8. What if my home value has decreased since I purchased it?

If your home value has decreased, it might be more challenging to refinance into a conventional loan and eliminate MIP. You may need to wait for your home value to recover or focus on paying down your mortgage to increase your equity.

9. Can I get an appraisal before applying for a refinance?

Yes, you can get a preliminary appraisal to get an idea of your home’s current value. However, keep in mind that the lender will require their own appraisal as part of the refinance process.

10. What documents do I need to refinance my FHA loan?

Typically, you’ll need documentation to verify your income (pay stubs, W-2s, tax returns), assets (bank statements, investment account statements), and credit history.

11. Will refinancing affect my credit score?

Applying for a refinance can cause a slight dip in your credit score due to the hard inquiry. However, the potential benefits of eliminating MIP and securing a lower interest rate often outweigh the temporary impact on your credit score.

12. Is it always a good idea to eliminate MIP?

While eliminating MIP is often desirable, it’s not always the best financial move. Carefully consider the refinancing costs, interest rate differences, and your long-term financial goals before making a decision.

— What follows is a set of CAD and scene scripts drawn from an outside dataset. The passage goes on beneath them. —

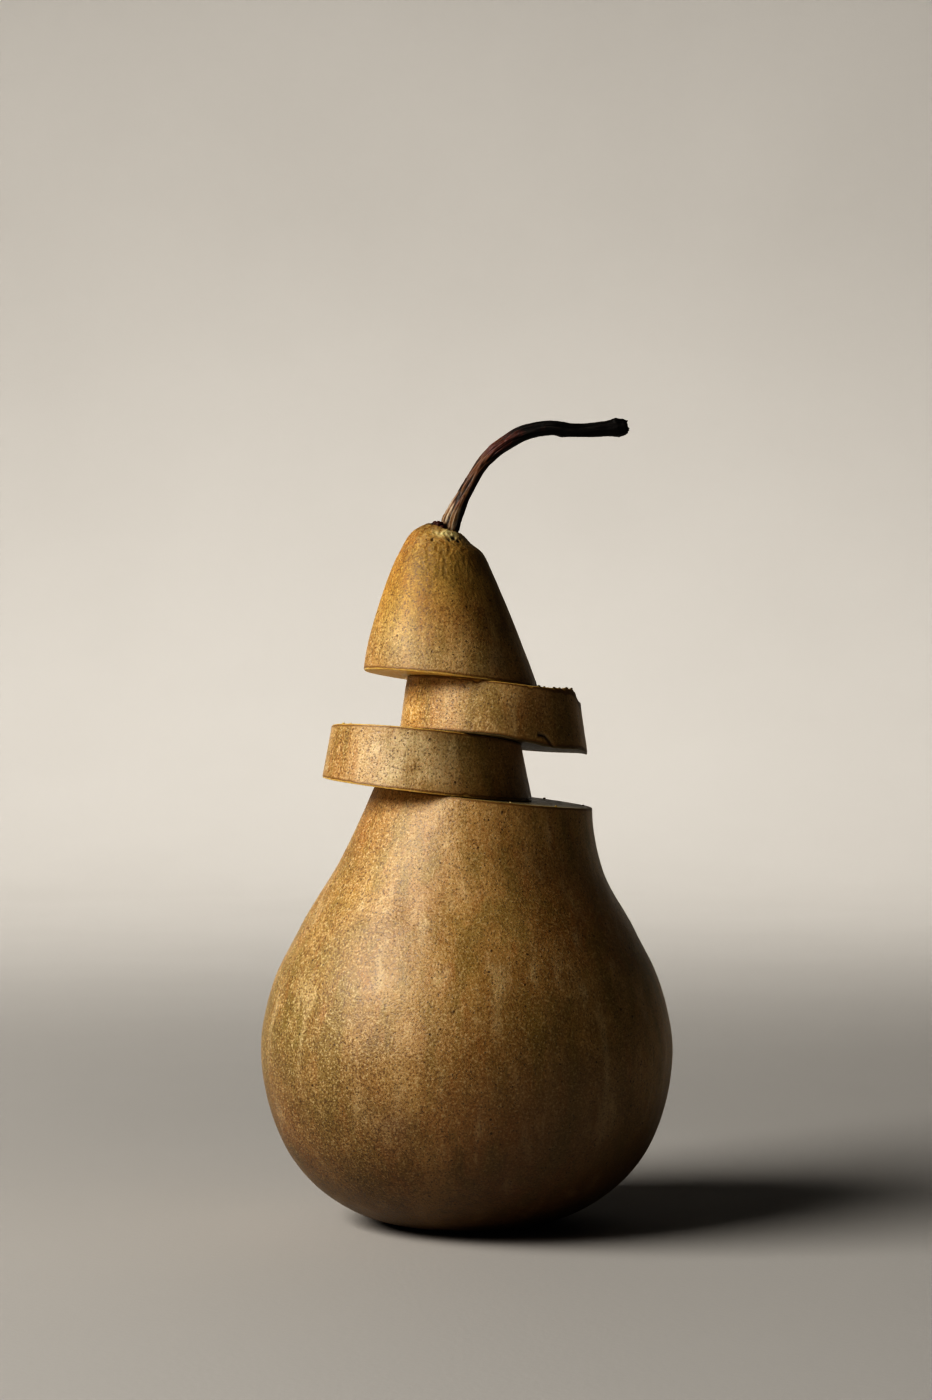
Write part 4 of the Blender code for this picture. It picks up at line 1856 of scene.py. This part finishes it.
@dataclass(frozen=True)
class SkinFinish:
    """Russet skin: golden to ochre, mottled, fine grained and dotted, with a satin sheen, with painted shade
    low down, in its cracks, holes and pit and in some patches, and painted light in others.
    """

    golden: Colour = (0.60, 0.390, 0.160)
    ochre: Colour = (0.43, 0.258, 0.092)
    olive: Colour = (0.30, 0.215, 0.060)
    rust: Colour = (0.42, 0.190, 0.050)
    mauve: Colour = (0.31, 0.195, 0.115)
    gold: Colour = (0.62, 0.385, 0.085)
    # Also the painted shade of the tan patches
    tan: Colour = (0.27, 0.168, 0.056)
    cream: Colour = (0.84, 0.67, 0.40)
    brown: Colour = (0.17, 0.092, 0.034)
    lenticel: Colour = (0.075, 0.04, 0.014)
    cork: Colour = (0.17, 0.095, 0.038)
    pale: Colour = (0.88, 0.74, 0.38)
    # Near black: the painted shade in cracks, creases, holes and the pit
    crevice_and_painted_shade: Colour = (0.03, 0.017, 0.008)
    edge: Colour = (0.23, 0.115, 0.03)
    # Painted shade, multiplied over the skin low on the pear
    low: Colour = (0.33, 0.28, 0.21)
    high: Colour = (0.90, 0.79, 0.46)
    roughness: tuple[float, float] = (0.30, 0.58)
    subsurface: float = 0.10
    # The sparse large dots, the closer small ones and the fine pores: how far apart they are, and
    # their smallest and largest radius as a share of that
    dot_sizes: Line = ((2.1 * MM, 0.02, 0.15), (1.25 * MM, 0.0, 0.16), (0.62 * MM, 0.0, 0.32))
    dot_strengths: tuple[float, ...] = (0.80, 0.75, 0.72)

    def colour(self, bench: Bench, grain: Socket, fleck: Socket, dots: Sequence[Socket]) -> Socket:
        """The skin's colour, from its broadest tints to its finest dots.

        Args:
            bench: The material being laid out.
            grain: The fine grain.
            fleck: The pale flecks.
            dots: The dark dots.

        Returns:
            The colour.
        """
        broad = bench.fade(bench.noise(24 * MM, 3.0, bend=0.4), 0.36, 0.66)
        colour = bench.mix(broad, self.golden, self.ochre)
        tints = (
            (Tint.OCHRE, self.tan),
            (Tint.CREAM, self.cream),
            (Tint.GOLD, self.gold),
            (Tint.OLIVE, self.olive),
            (Tint.RUST, self.rust),
            (Tint.MAUVE, self.mauve),
        )
        cloud = bench.fade(bench.noise(4.2 * MM, 4.0, keep=0.62), 0.34, 0.62)
        # Some patches of these tints are painted shade and painted light
        for tint, shade in tints:
            share = bench.times(bench.value(tint.value), bench.sum("ADD", bench.times(cloud, 0.6), 0.55))
            colour = bench.mix(share, colour, shade)
        mottle = bench.fade(bench.noise(6 * MM, 4.0, keep=0.6, bend=0.3), 0.42, 0.68)
        colour = bench.mix(bench.times(mottle, 0.34), colour, self.ochre)
        green = bench.fade(bench.noise(9 * MM, 3.0, bend=0.8), 0.55, 0.75)
        colour = bench.mix(bench.times(green, 0.30), colour, self.olive)
        streak = bench.noise(1.0, 3.0, where=bench.stretched(430, 430, 60), keep=0.6)
        colour = bench.mix(bench.fade(streak, 0.50, 0.74, 0.0, 0.40), colour, self.rust)
        band = bench.noise(1.0, 3.0, where=bench.stretched(200, 200, 30), keep=0.6)
        colour = bench.mix(bench.fade(band, 0.47, 0.66, 0.0, 0.50), colour, self.olive)
        colour = bench.mix(bench.fade(band, 0.46, 0.30, 0.0, 0.30), colour, self.cream)
        coarse = bench.value("coarse")
        # Partly painted glints: the cream specks are strongest on the cheek that the lamp lights
        colour = bench.mix(self.by(bench, coarse, grain, 0.52, 0.63, 0.28, 0.62), colour, self.cream)
        colour = bench.mix(self.by(bench, coarse, grain, 0.49, 0.38, 0.36, 0.88), colour, self.brown)
        colour = bench.mix(bench.times(fleck, 0.25), colour, self.cream)
        for dot, strength in zip(dots, self.dot_strengths):
            colour = bench.mix(bench.times(dot, strength), colour, self.lenticel)
        # Painted shade: the lower skin darkened towards the foot
        colour = bench.mix(bench.value("low"), colour, self.low, Mixing.STAIN)
        return bench.mix(bench.value("high"), colour, self.high, Mixing.STAIN)

    def by(
        self, bench: Bench, coarse: Socket, grain: Socket, low: float, high: float, least: float, most: float
    ) -> Socket:
        """How much of the grain shows where the russet is fine, and where it is coarse.

        Args:
            bench: The material being laid out.
            coarse: How coarse the russet is.
            grain: The fine grain.
            low: The grain's value where none shows.
            high: The grain's value where it shows in full.
            least: Its strength where the russet is fine.
            most: Its strength where the russet is coarse.

        Returns:
            The share.
        """
        return bench.times(bench.fade(grain, low, high), bench.fade(coarse, 0.0, 1.0, least, most))

    def round_the_stem(self, bench: Bench, colour: Socket, grain: Socket) -> Socket:
        """The cork, the pale rim, painted light and shade on the wrinkles, painted shade in the crevices and
        pit, and the brown line at each cut, laid over the colour.

        Args:
            bench: The material being laid out.
            colour: The skin's colour.
            grain: The fine grain.

        Returns:
            The colour with those.
        """
        # Painted highlight on the wrinkles' ridges and painted shade in their grooves
        ridge = bench.value("crinkle")
        colour = bench.mix(bench.fade(ridge, 0.35, 1.0, 0.0, 0.16), colour, self.pale)
        colour = bench.mix(bench.fade(ridge, -0.1, -0.9, 0.0, 0.35), colour, self.cork)
        rough = bench.fade(bench.noise(1.1 * MM, 4.0, keep=0.65), 0.3, 0.62, 0.55, 1.25)
        colour = bench.mix(bench.times(bench.value("cork"), rough), colour, self.cork)
        colour = bench.mix(bench.times(bench.value("pale"), rough), colour, self.pale)
        uneven = bench.fade(grain, 0.3, 0.7, 0.75, 1.2)
        # Painted shade in the cracks, creases, holes and pit
        colour = bench.mix(bench.times(bench.value("dark"), uneven), colour, self.crevice_and_painted_shade)
        dry = bench.fade(bench.value("rim"), 2.2, 0.0, 0.0, 0.22)
        colour = bench.mix(dry, colour, self.ochre)
        line = bench.fade(bench.value("rim"), 0.42, 0.06, 0.0, 0.85)
        return bench.mix(bench.times(line, uneven), colour, self.edge)

    def made(self) -> Material:
        """The finished material.

        Returns:
            The material.
        """
        bench = Bench("pear_skin")
        grain = bench.noise(0.42 * MM, 3.0, keep=0.70)
        coarse = bench.noise(1.3 * MM, 4.0, keep=0.65)
        fleck = bench.dots(0.62 * MM, 0.08, 0.34)
        dots = [bench.dots(*sizes) for sizes in self.dot_sizes]
        mixed = bench.sum("ADD", bench.times(grain, 0.80), bench.times(coarse, 0.20))
        colour = self.colour(bench, mixed, fleck, dots)
        colour = self.round_the_stem(bench, colour, grain)
        duller = bench.times(bench.value("high"), 0.2)
        roughness = bench.sum("ADD", bench.fade(mixed, 0.3, 0.7, *self.roughness), duller)
        swell = bench.noise(3.2 * MM, 3.0)
        bench.relief(
            [(grain, 0.12), (coarse, 0.08), (swell, 0.14), (fleck, 0.02), (dots[0], 0.03), (dots[1], -0.02),
             (dots[2], -0.035)]
        )
        constants = {
            "Subsurface Weight": self.subsurface,
            "Subsurface Scale": 1.2 * MM,
            "Subsurface Radius": (1.0, 0.55, 0.18),
            "Specular IOR Level": 0.60,
            "Coat Weight": 0.12,
            "Coat Roughness": 0.40,
        }
        return bench.finish(colour, roughness, constants)


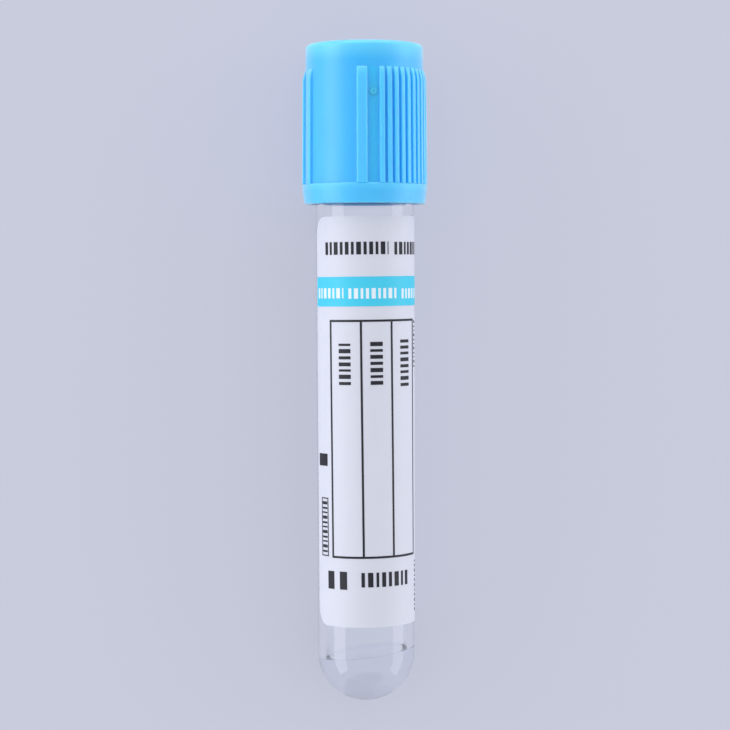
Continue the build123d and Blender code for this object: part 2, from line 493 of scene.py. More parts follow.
@dataclass(frozen=True, kw_only=True)
class MouldedFinish(Finish):
    """Satin moulded plastic that carries light under its surface; its colour also gets a painted
    highlight on thin edges and painted fill light in narrow hollows.

    Attributes:
        pale: The painted highlight colour of a thin raised edge.
        painted_hollow_fill: The colour of a narrow hollow, painted fill light that offsets its
            shade.
        depth: Depth in mm to which light scatters.
        spread: How far red, green and blue scatter, as shares of that depth.
        bloom: Weight of the pale sheen at grazing angles.
        bloom_roughness: Roughness of that sheen.
        skin_roughness: Roughness of the glossier skin over the plastic.
        ior: Index of the resin.
    """

    pale: Colour
    painted_hollow_fill: Colour
    depth: float = 0.55
    spread: tuple[float, float, float] = (0.4, 0.9, 1.2)
    bloom: float = 0.5
    bloom_roughness: float = 0.4
    skin_roughness: float = 0.45
    ior: float = 1.5

    def constants(self) -> dict[str, Any]:
        """Index of the resin, its scatter, the bloom at its limbs and its skin.

        Returns:
            The values by socket name.
        """
        return {
            "IOR": self.ior,
            "Subsurface Weight": 1.0,
            "Subsurface Radius": self.spread,
            "Subsurface Scale": self.depth * MM,
            "Sheen Weight": self.bloom,
            "Sheen Roughness": self.bloom_roughness,
            "Coat Weight": 1.0,
            "Coat Roughness": self.skin_roughness,
        }

    def colouring(
        self, tree: bpy.types.NodeTree, base: bpy.types.NodeSocket
    ) -> bpy.types.NodeSocket:
        """Turns the colour paler on thin edges as a painted highlight and deeper in hollows as
        painted fill light, from the mesh's painted light map.

        Args:
            tree: The material's nodes.
            base: The mottled colour.

        Returns:
            The colour that the shader takes.
        """
        relief = add_node(tree, "Attribute", attribute_name=PAINTED_LIGHT_MAP).outputs["Fac"]
        # Painted light: the hollow colour fills the grooves (relief -1) and the pale colour paints
        # highlights on edges (relief 1).
        for tone, far in ((self.painted_hollow_fill, -1.0), (self.pale, 1.0)):
            share = add_node(tree, "MapRange", {"From Min": 0.0, "From Max": far, "Value": relief})
            values = {"A": base, "B": tone, "Factor": share.outputs["Result"]}
            base = add_node(tree, "Mix", values, data_type="RGBA").outputs["Result"]
        return base


@dataclass(frozen=True)
class SheetFinish(Finish):
    """Coated film, ink, rubber or card.

    Attributes:
        gloss: Level of the surface's reflection.
        glow: Share of the light that scatters through a thin sheet.
        glow_depth: Depth of that scatter in mm.
    """

    gloss: float = 0.4
    glow: float = 0.0
    glow_depth: float = 0.12

    def constants(self) -> dict[str, Any]:
        """Level of the reflection, and the light that a thin sheet lets through.

        Returns:
            The values by socket name.
        """
        values: dict[str, Any] = {"Specular IOR Level": self.gloss}
        if self.glow:
            values["Subsurface Weight"] = self.glow
            values["Subsurface Radius"] = (1.0, 1.0, 1.0)
            values["Subsurface Scale"] = self.glow_depth * MM
        return values


CLEAR_PLASTIC = ClearFinish(
    "clear_plastic",
    colour=(0.985, 0.99, 1.0, 1.0),
    second=(0.97, 0.98, 0.995, 1.0),
    roughness=(0.0, 0.02),
    grain=1500.0,
    mottle=90.0,
    relief=0.002,
    relief_strength=0.15,
)
CLEAR_SOLUTION = ClearFinish(
    "clear_solution",
    colour=(0.97, 0.965, 0.99, 1.0),
    second=(0.95, 0.95, 0.985, 1.0),
    roughness=(0.0, 0.01),
    grain=400.0,
    mottle=120.0,
    relief=0.002,
    relief_strength=0.1,
    ior=1.333,
)
CAP_BLUE = MouldedFinish(
    name="cap_blue",
    colour=srgb(24, 184, 255),
    second=srgb(12, 180, 254),
    # The pale colour is a painted highlight for thin edges and the next one painted fill light for
    # narrow hollows.
    pale=srgb(90, 209, 255),
    painted_hollow_fill=srgb(0, 190, 255),
    roughness=(0.34, 0.42),
    grain=5200.0,
    mottle=240.0,
    relief=0.012,
    relief_strength=0.25,
)
STOPPER_RUBBER = SheetFinish(
    "stopper_rubber",
    colour=srgb(118, 119, 124),
    second=srgb(104, 105, 110),
    roughness=(0.62, 0.8),
    grain=7000.0,
    mottle=500.0,
    relief=0.02,
    relief_strength=0.5,
)
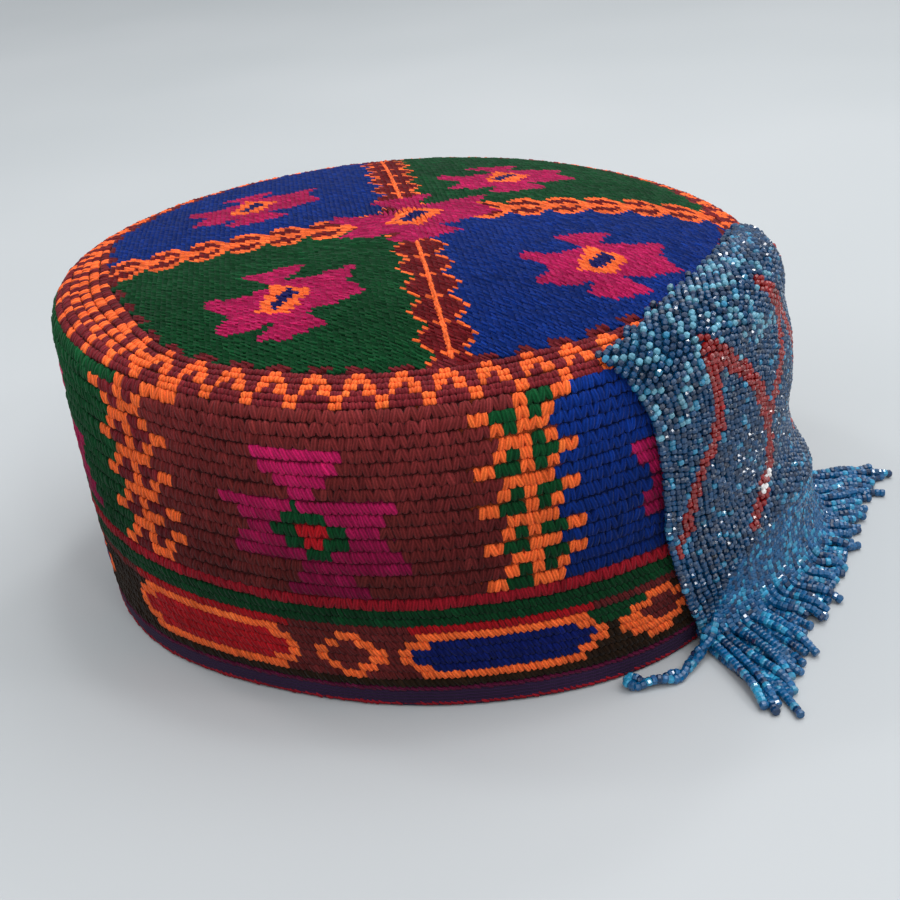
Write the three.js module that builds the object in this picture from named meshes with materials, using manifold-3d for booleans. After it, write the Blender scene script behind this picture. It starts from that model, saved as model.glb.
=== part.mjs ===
import * as THREE from 'three';
import Module from 'manifold-3d';

// A round embroidered skullcap with a beaded flap over its right side.
// Millimetres, +Z up, the front towards -Y. Azimuths run from -Y towards +X.
// A run is a length up the outer face of the cap, from the floor to the crown's centre.

// Cap
const BASE_RADIUS = 90;
const RIM_FLARE = 1.6;
const RIM_RADIUS = BASE_RADIUS + RIM_FLARE;
const RIM_HEIGHT = 82.1;
const SHOULDER_RADIUS = 9.1;
const CROWN_RISE = 9.3;
const CROWN_POWER = 2.67;
const WALL_BULGE = 0.8;
const LEAN_SIDE = -2.2;
const LEAN_BACK = 1.7;
const CLOTH = 2.6;
const SEAM_GAP = 0.3;
const BAND_TOP = 27.1;
const HEM_HEIGHT = 5;
const HEM_THICKNESS = 3;
const HEM_ROUNDING = 1.1;

// Beaded flap
const FLAP_THICKNESS = 2.2;
const FLAP_GAP = 0.45;
const FLAP_FLARE = 9.5;

// Fringe
const FRINGE_LENGTH = 35;
const FRINGE_HEADER = 2.8;
const LOCK_WIDTH = 5.1;
const LOCK_THICKNESS = 2.9;
const LOCK_TIP = 0.72;
const LOCK_SINK = 0.62;

// Fineness of the faces
const AROUND = 64;
const SHOULDER_STEPS = 5;
const CROWN_STEPS = 8;
const INNER_CROWN_STEPS = 4;
const WALL_STEPS = 9;
const INNER_WALL_STEPS = 3;
const BAND_STEPS = 3;
const FLAP_COLUMNS = 15;
const FLAP_WALL_STEPS = 9;
const LOCK_HANGING_STEPS = 4;
const LOCK_LYING_STEPS = 3;
const LOCK_SIDES = 8;

const DEGREE = Math.PI / 180;
const FULL_TURN = 360;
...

Sometimes, the savings from eliminating MIP might not be significant enough to justify the expense of refinancing.

The Bottom Line

Eliminating MIP on an FHA loan requires a strategic approach. Understanding your options, assessing your financial situation, and carefully weighing the pros and cons are essential steps. By taking the time to educate yourself and explore your options, you can make an informed decision that aligns with your financial goals and ultimately helps you achieve your homeownership dreams, free from the burden of MIP.